Summary of
A Peace Zone for Kurdistan?
By Majid Tehranian
This Article Summary written by: Quinn Doody, Conflict Research Consortium
Tehranian, Majid. "A Peace Zone for Kurdistan?" Peace Perspectives 5.4 (1991): 5.
This article opens with a discussion of the necessity for Peace Zones in Kurdistan, Palestine, and Lebanon. The author defines a Peace Zone as a political entity whose sovereignty resides within the framework of the United Nations, an economic entity with a common market and "peace bonds" with other Peace Zones, and a culturally safe community that guarantees human rights and safety from violence for residents of the zone.
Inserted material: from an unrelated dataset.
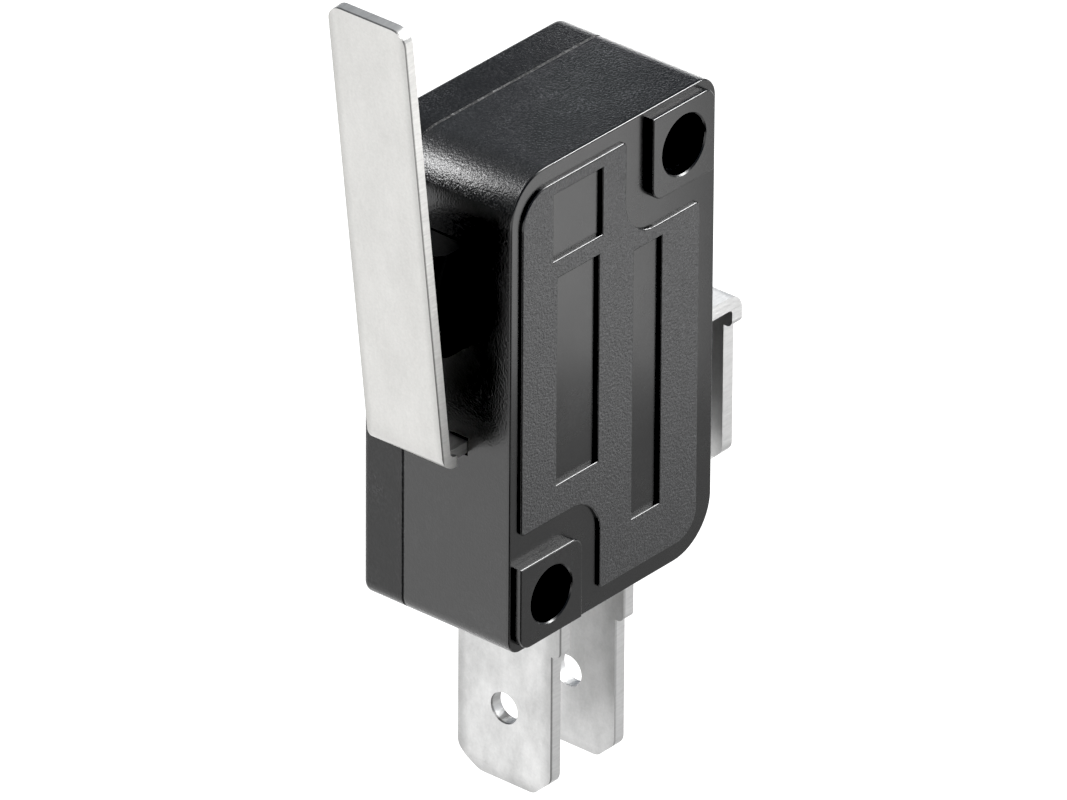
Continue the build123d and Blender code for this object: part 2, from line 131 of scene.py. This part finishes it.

This plan's goal is to make peace profitable to all sides, using peaceful resolution of conflict, economic prosperity through the common market arrangement, and ethnic autonomy and human rights to achieve a positive sum game. The process has been successfully implemented in the Philippines; other proposed regions for implementation include the Falkand/Maldive Islands, Palestine, North and South Korea, and Kurdistan. The author feels Kurdistan "presents the most pressing case," because none of the current countries in which the region is located (Iraq, Iran, Turkey, Syria and several countries of the former Soviet Union) are unwilling to grant independence and autonomy to a newly proposed Kurdistan. The countries may be willing, though, to recognize the Kurds as an internal autonomous group, as long as the UN is in charge of security (through the United Nations Board of Trustees). As a result of this step toward peace, the countries would most likely gain millions of dollars for regional development.